La prima volta con la maglia del Fidene fui sconfitto dal Pomezia, la seconda, vestendo quella della Lupa Frascati, venni battuto dal Cisterna.
Due partite perse male, immeritatamente.
La terza, quella probabilmente giocata peggio nell’anno in cui militavo nel Colleferro, la vinsi contro il Boville.
Il calcio è strano”.
Di giocatori forti ne hai visti tanti.
Qual è quello che ti ha impressionato di più?
“Giocando a centrocampo, non posso non pensare ad Emanuele Mancini.
A San Cesareo bastava uno sguardo per intenderci.

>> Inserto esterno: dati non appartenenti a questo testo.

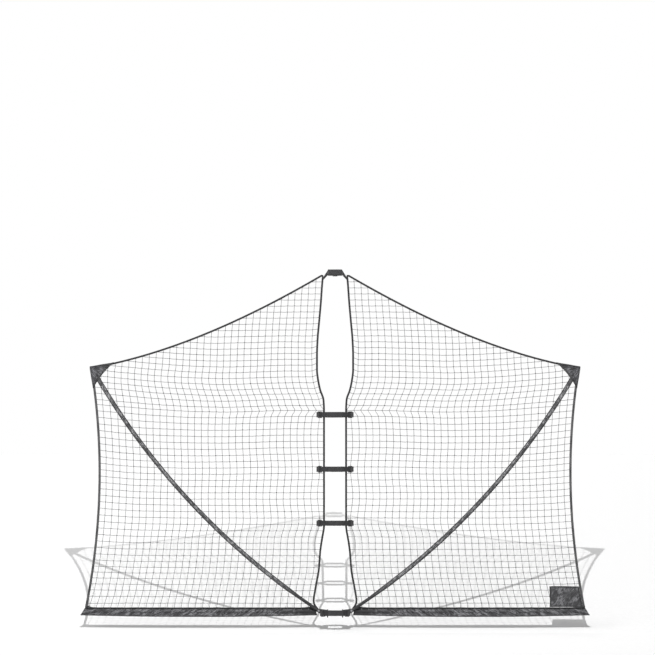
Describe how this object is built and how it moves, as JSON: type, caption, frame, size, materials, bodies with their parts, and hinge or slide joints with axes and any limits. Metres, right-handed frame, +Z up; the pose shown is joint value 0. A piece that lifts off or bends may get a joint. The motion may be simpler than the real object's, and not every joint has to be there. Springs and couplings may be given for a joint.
{
  "type": "basketball return net",
  "caption": "Folding basketball return net: two mesh wings on hinged arms and bowed spars, strapped round a square goal pole with cam buckles.",
  "frame": {"origin": "on the axis of the square pole that the net is strapped to, level with the middle of the base strap, in the plane of the wings", "axes": "+X along the wings to the right seen from the court, +Y away from the court, +Z up along the pole"},
  "size_m": [3.752, 0.1091, 2.5685],
  "materials": {
    "black_fabric": "matte woven polyester, wrinkled",
    "black_webbing": "matte woven webbing",
    "black_cord": "matte braided cord",
    "grey_twine": "matte knotted twine",
    "black_plastic": "moulded, satin",
    "black_rubber": "matte",
    "dark_fibreglass": "smooth pultruded rod",
    "zinc_steel": "zinc plated"
  },
  "bodies": {
    "pole_side": {"left_hub": "black_plastic", "left_fold_pin": "zinc_steel", "left_edge_cord": "black_cord", "left_net": "grey_twine", "right_hub": "black_plastic", "right_fold_pin": "zinc_steel", "right_edge_cord": "black_cord", "right_net": "grey_twine", "base_strap_front": "black_webbing", "base_strap_back": "black_webbing", "left_base_buckle": "black_plastic", "right_base_buckle": "black_plastic", "lower_strap_front": "black_webbing", "lower_strap_back": "black_webbing", "left_lower_buckle": "black_plastic", "right_lower_buckle": "black_plastic", "middle_strap_front": "black_webbing", "middle_strap_back": "black_webbing", "left_middle_buckle": "black_plastic", "right_middle_buckle": "black_plastic", "upper_strap_front": "black_webbing", "upper_strap_back": "black_webbing", "left_upper_buckle": "black_plastic", "right_upper_buckle": "black_plastic", "top_strap": "black_webbing", "top_strap_slide": "black_plastic", "left_corner_tab": "black_webbing", "right_corner_tab": "black_webbing"},
    "left_arm": {"left_arm_socket": "black_plastic", "left_arm_rod_inner": "dark_fibreglass", "left_arm_rod_outer": "dark_fibreglass", "left_arm_end_cap": "black_rubber", "left_bottom_band": "black_fabric"},
    "left_spar": {"left_spar_socket": "black_plastic", "left_spar_rod_inner": "dark_fibreglass", "left_spar_rod_outer": "dark_fibreglass", "left_spar_end_cap": "black_rubber", "left_spar_sleeve": "black_fabric", "left_corner_pocket": "black_fabric"},
    "right_arm": {"right_arm_socket": "black_plastic", "right_arm_rod_inner": "dark_fibreglass", "right_arm_rod_outer": "dark_fibreglass", "right_arm_end_cap": "black_rubber", "right_bottom_band": "black_fabric", "right_patch": "black_fabric"},
    "right_spar": {"right_spar_socket": "black_plastic", "right_spar_rod_inner": "dark_fibreglass", "right_spar_rod_outer": "dark_fibreglass", "right_spar_end_cap": "black_rubber", "right_spar_sleeve": "black_fabric", "right_corner_pocket": "black_fabric"},
    "left_base_lever": {"left_base_cam_lever": "black_plastic"},
    "right_base_lever": {"right_base_cam_lever": "black_plastic"},
    "left_lower_lever": {"left_lower_cam_lever": "black_plastic"},
    "right_lower_lever": {"right_lower_cam_lever": "black_plastic"},
    "left_middle_lever": {"left_middle_cam_lever": "black_plastic"},
    "right_middle_lever": {"right_middle_cam_lever": "black_plastic"},
    "left_upper_lever": {"left_upper_cam_lever": "black_plastic"},
    "right_upper_lever": {"right_upper_cam_lever": "black_plastic"}
  },
  "joints": [
    {"name": "left_arm_fold", "type": "hinge", "parent": "pole_side", "child": "left_arm", "pos_m": [-0.12, 0, 0.018], "axis": [0, 1, 0], "range_deg": [0, 80], "deforming": ["left_net", "left_edge_cord"]},
    {"name": "left_spar_fold", "type": "hinge", "parent": "pole_side", "child": "left_spar", "pos_m": [-0.12, 0, 0.018], "axis": [0, 1, 0], "range_deg": [0, 37]},
    {"name": "right_arm_fold", "type": "hinge", "parent": "pole_side", "child": "right_arm", "pos_m": [0.12, 0, 0.018], "axis": [0, -1, 0], "range_deg": [0, 80], "deforming": ["right_net", "right_edge_cord"]},
    {"name": "right_spar_fold", "type": "hinge", "parent": "pole_side", "child": "right_spar", "pos_m": [0.12, 0, 0.018], "axis": [0, -1, 0], "range_deg": [0, 37]},
    {"name": "left_base_lever_lift", "type": "hinge", "parent": "pole_side", "child": "left_base_lever", "pos_m": [-0.093, -0.0368, 0], "axis": [0, 0, 1], "range_deg": [0, 85], "stiffness_Nm_per_rad": 0.05, "springref_deg": -20.05},
    {"name": "right_base_lever_lift", "type": "hinge", "parent": "pole_side", "child": "right_base_lever", "pos_m": [0.093, -0.0368, 0], "axis": [0, 0, -1], "range_deg": [0, 85], "stiffness_Nm_per_rad": 0.05, "springref_deg": -20.05},
    {"name": "left_lower_lever_lift", "type": "hinge", "parent": "pole_side", "child": "left_lower_lever", "pos_m": [-0.1181, -0.01805, 0.662], "axis": [0, 0, 1], "range_deg": [0, 85], "stiffness_Nm_per_rad": 0.05, "springref_deg": -20.05},
    {"name": "right_lower_lever_lift", "type": "hinge", "parent": "pole_side", "child": "right_lower_lever", "pos_m": [0.1181, -0.01805, 0.662], "axis": [0, 0, -1], "range_deg": [0, 85], "stiffness_Nm_per_rad": 0.05, "springref_deg": -20.05},
    {"name": "left_middle_lever_lift", "type": "hinge", "parent": "pole_side", "child": "left_middle_lever", "pos_m": [-0.1181, -0.01805, 1.06], "axis": [0, 0, 1], "range_deg": [0, 85], "stiffness_Nm_per_rad": 0.05, "springref_deg": -20.05},
    {"name": "right_middle_lever_lift", "type": "hinge", "parent": "pole_side", "child": "right_middle_lever", "pos_m": [0.1181, -0.01805, 1.06], "axis": [0, 0, -1], "range_deg": [0, 85], "stiffness_Nm_per_rad": 0.05, "springref_deg": -20.05},
    {"name": "left_upper_lever_lift", "type": "hinge", "parent": "pole_side", "child": "left_upper_lever", "pos_m": [-0.1181, -0.01805, 1.462], "axis": [0, 0, 1], "range_deg": [0, 85], "stiffness_Nm_per_rad": 0.05, "springref_deg": -20.05},
    {"name": "right_upper_lever_lift", "type": "hinge", "parent": "pole_side", "child": "right_upper_lever", "pos_m": [0.1181, -0.01805, 1.462], "axis": [0, 0, -1], "range_deg": [0, 85], "stiffness_Nm_per_rad": 0.05, "springref_deg": -20.05}
  ],
  "couplings": [
    {"joint": "left_spar_fold", "follows": "left_arm_fold", "ratio": 0.4625},
    {"joint": "right_spar_fold", "follows": "right_arm_fold", "ratio": 0.4625}
  ]
}
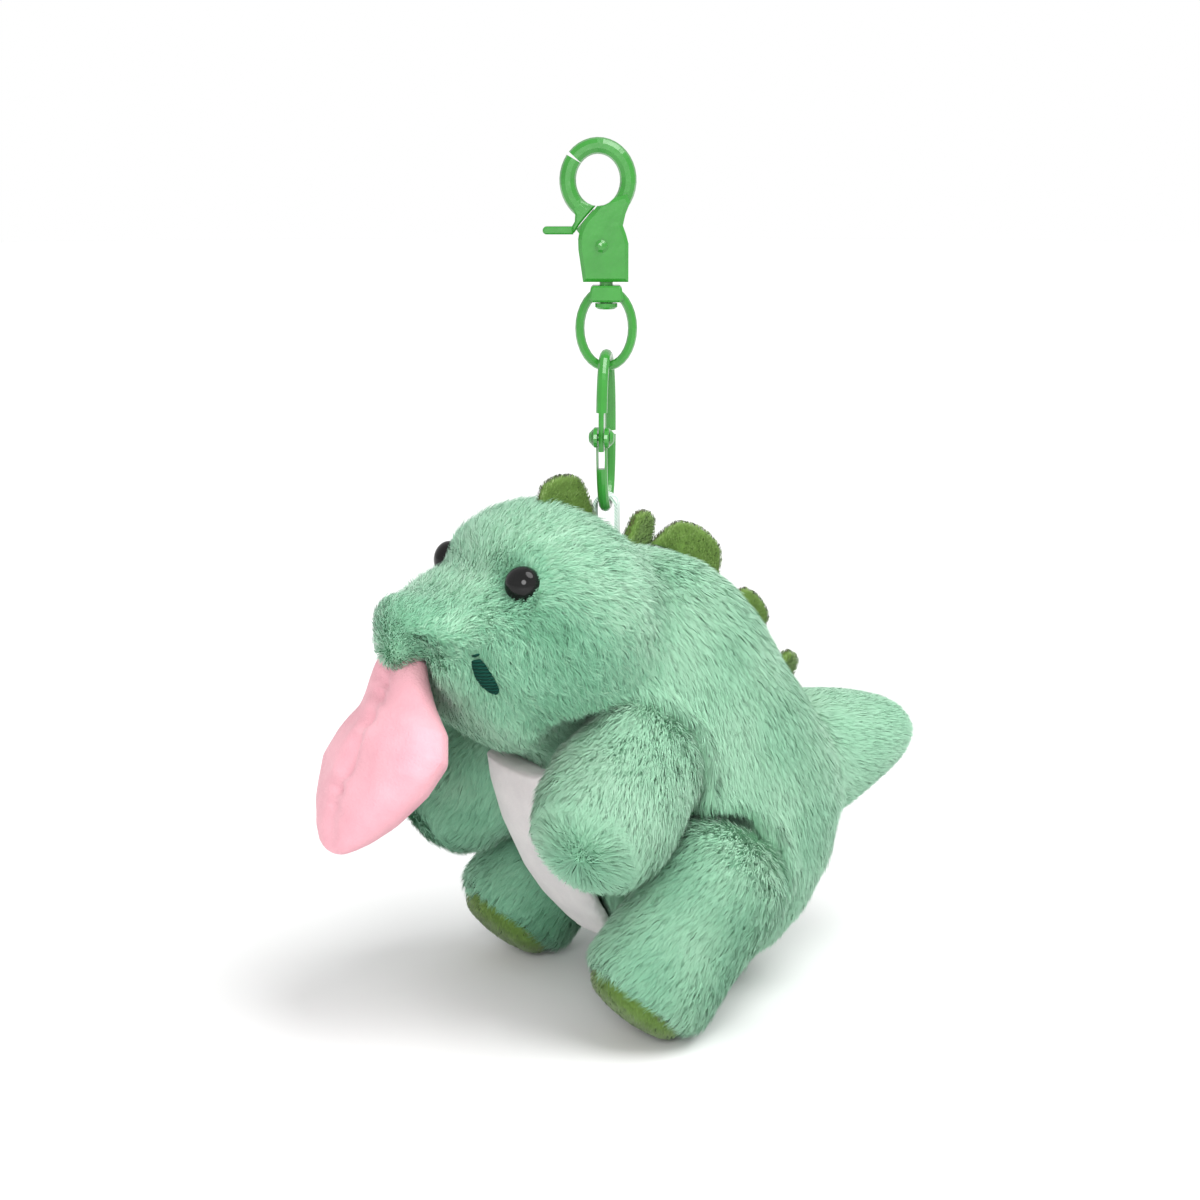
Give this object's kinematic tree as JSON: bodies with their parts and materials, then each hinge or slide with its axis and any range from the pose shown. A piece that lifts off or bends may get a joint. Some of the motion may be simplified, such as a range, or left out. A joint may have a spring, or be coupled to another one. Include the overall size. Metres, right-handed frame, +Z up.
{
  "type": "stuffed dinosaur bag charm",
  "caption": "Small stuffed dinosaur with back spikes and a padded tongue, hung by a fabric loop from an oval hinged clip, a swivel ring and a lobster clasp.",
  "frame": {"origin": "in the eye of the lobster clasp, on the vertical axis that the toy hangs on", "axes": "+Z up along the chain, the dinosaur faces -Y, its left side is +X and its mirror plane is X = 0"},
  "size_m": [0.08, 0.1397, 0.1726],
  "materials": {
    "green_paint": "gloss",
    "spring_steel": "bright wire",
    "mint_fur": "plush pile",
    "olive_velour": "short velour",
    "pink_velour": "short velour",
    "white_velour": "short velour",
    "loop_ribbon": "woven ribbon",
    "dark_thread": "satin stitch",
    "black_plastic": "gloss",
    "washer_plastic": "moulded"
  },
  "bodies": {
    "clasp": {"clasp_body": "green_paint", "clasp_rivet": "green_paint", "clasp_spring": "spring_steel", "swivel_post": "green_paint"},
    "lever": {"clasp_lever": "green_paint"},
    "swivel": {"swivel_ring": "green_paint"},
    "clip": {"clip_upper": "green_paint", "clip_pin": "green_paint"},
    "clip_gate": {"clip_lower": "green_paint"},
    "plush": {"hang_loop": "loop_ribbon", "head": "mint_fur", "trunk": "mint_fur", "tail": "mint_fur", "belly_panel": "white_velour", "spike_1": "olive_velour", "spike_2": "olive_velour", "spike_3": "olive_velour", "spike_4": "olive_velour", "spike_5": "olive_velour", "eye_left": "black_plastic", "eye_right": "black_plastic", "eye_washer_left": "washer_plastic", "eye_washer_right": "washer_plastic", "mouth_corner_left": "dark_thread", "mouth_corner_right": "dark_thread"},
    "arm_left_body": {"arm_left": "mint_fur"},
    "arm_right_body": {"arm_right": "mint_fur"},
    "leg_left_body": {"leg_left": "mint_fur", "sole_left": "olive_velour"},
    "leg_right_body": {"leg_right": "mint_fur", "sole_right": "olive_velour"},
    "tongue_body": {"tongue": "pink_velour"}
  },
  "joints": [
    {"name": "lever_pivot", "type": "hinge", "parent": "clasp", "child": "lever", "pos_m": [-0.00047, -0.00081, -0.0125], "axis": [0.866, -0.5, 0], "range_deg": [0, 30], "stiffness_Nm_per_rad": 0.02, "springref_deg": -17.19},
    {"name": "swivel_spin", "type": "hinge", "parent": "clasp", "child": "swivel", "pos_m": [0, 0, -0.0215], "axis": [0, 0, 1], "continuous": true},
    {"name": "clip_swing", "type": "hinge", "parent": "swivel", "child": "clip", "pos_m": [0, 0, -0.0359], "axis": [0.5, 0.866, 0], "range_deg": [-25, 25]},
    {"name": "clip_gate_hinge", "type": "hinge", "parent": "clip", "child": "clip_gate", "pos_m": [0.00591, -0.00445, -0.049], "axis": [-0.6018, -0.7986, 0], "range_deg": [0, 50]},
    {"name": "plush_swing", "type": "hinge", "parent": "clip_gate", "child": "plush", "pos_m": [0, 0, -0.0635], "axis": [0.7986, -0.6018, 0], "range_deg": [-15, 15]},
    {"name": "arm_left_swing", "type": "hinge", "parent": "plush", "child": "arm_left_body", "pos_m": [0.024, -0.004, -0.103], "axis": [1, 0, 0], "range_deg": [-15, 0], "stiffness_Nm_per_rad": 0.02},
    {"name": "arm_right_swing", "type": "hinge", "parent": "plush", "child": "arm_right_body", "pos_m": [-0.024, -0.004, -0.103], "axis": [1, 0, 0], "range_deg": [-15, 0], "stiffness_Nm_per_rad": 0.02},
    {"name": "leg_left_swing", "type": "hinge", "parent": "plush", "child": "leg_left_body", "pos_m": [0.027, 0.015, -0.138], "axis": [1, 0, 0], "range_deg": [0, 20], "stiffness_Nm_per_rad": 0.03},
    {"name": "leg_right_swing", "type": "hinge", "parent": "plush", "child": "leg_right_body", "pos_m": [-0.027, 0.015, -0.138], "axis": [1, 0, 0], "range_deg": [0, 20], "stiffness_Nm_per_rad": 0.03},
    {"name": "tongue_flex", "type": "hinge", "parent": "plush", "child": "tongue_body", "pos_m": [0, -0.0426, -0.088], "axis": [1, 0, 0], "range_deg": [-12, 12], "stiffness_Nm_per_rad": 0.02}
  ]
}
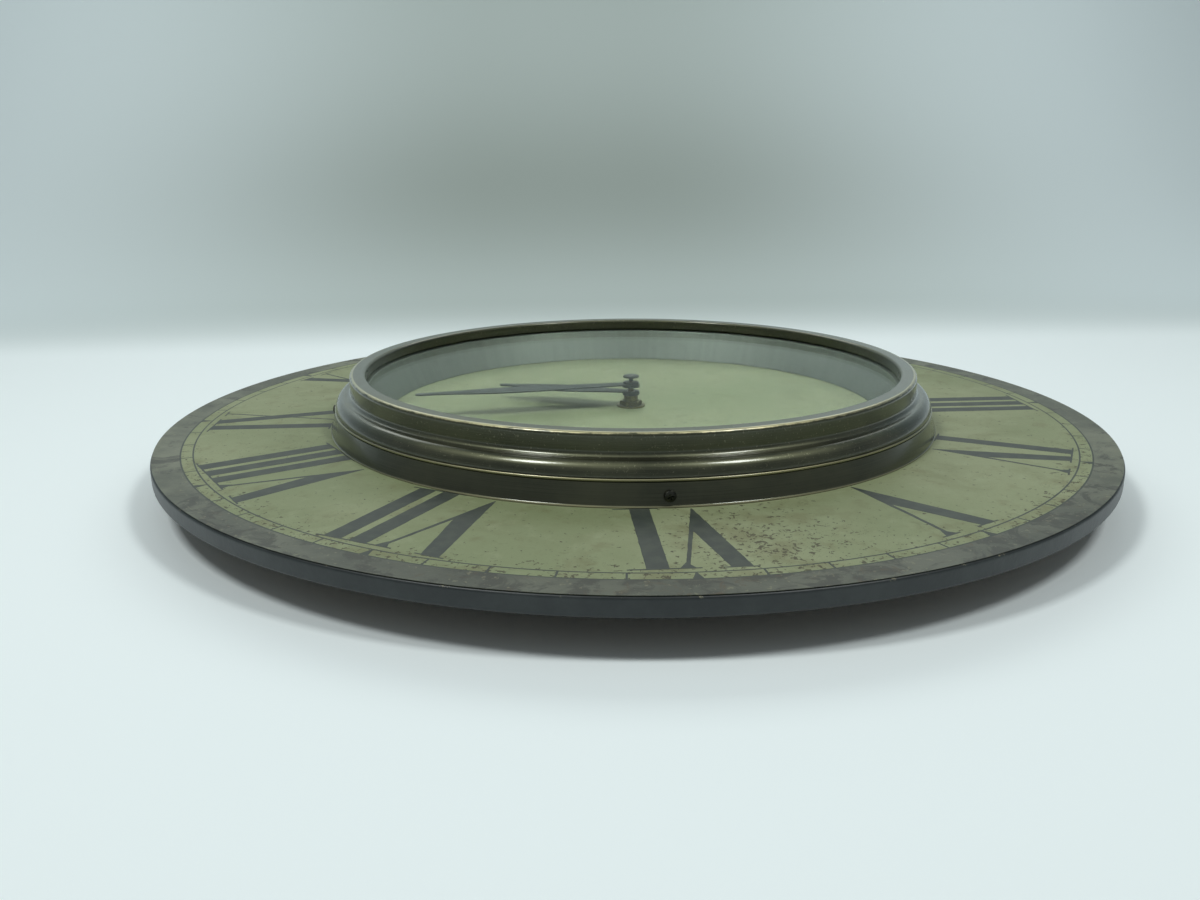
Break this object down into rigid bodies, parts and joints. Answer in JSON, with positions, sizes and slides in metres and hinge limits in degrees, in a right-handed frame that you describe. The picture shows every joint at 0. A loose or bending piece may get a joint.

Lui interpreta il calcio come me ed è un ragazzo dalla rara intelligenza.
Poi non posso non citare gente come Neri, Iannotti e Turazza”.
E parlando di allenatori?
“Bencivenga mi ha insegnato a giocare di prima ed in verticale.
E’ stato lui il tecnico più importante della mia carriera.
Alle sue spalle metto Lucidi, con cui ho avuto anche qualche screzio e non lo nascondo ma ci rispettavamo molto, e Mariotti, una persona che le cose te le dice in faccia come piace a me.
Devo dire che, tutto sommato, non ho mai avuto problemi con gli allenatori”.
Hai una bacchetta magica.
Usala per cambiare qualcosa nel calcio dilettante laziale.
“Per prima cosa modifico la regola sugli under, che trovo una delle più grandi “cavolate”.
Se uno è bravo, gioca perchè merita e non perchè deve farlo.
Poi frequentando questo corso credo sia davvero troppo facile diventare allenatore.
Senza fare nomi ho visto gente che fatica a fare un esercizio tecnico.
Nel nostro calcio serve gente seria, mentre l’andazzo continua ad essere quello che il posto si trova solo a chi porta i soldi…”.
Trent’anni a rincorrere un pallone.
Cosa ti rimane dentro?
“Restano l’atmosfera dello spogliatoio, le chiacchiere, le risate.
Sono un tipo solare, ma spesso mi hanno anche riconosciuto come uno dei leader e questo mi ha gratificato.
Tutto questo mi mancherà, come mi mancheranno i sabato sera a casa e le domeniche in giro per campi”.
Allora, ci vediamo mercoledì al Sacerdoti.
A proposito, sei convinto che tutti i partecipanti riusciranno a tenere i ritmi?
“E chi lo sa?
Le previsioni dicono che farà molto caldo.
Penso che vedremo tanta qualità, ma decisamente poca quantità (ride)…”.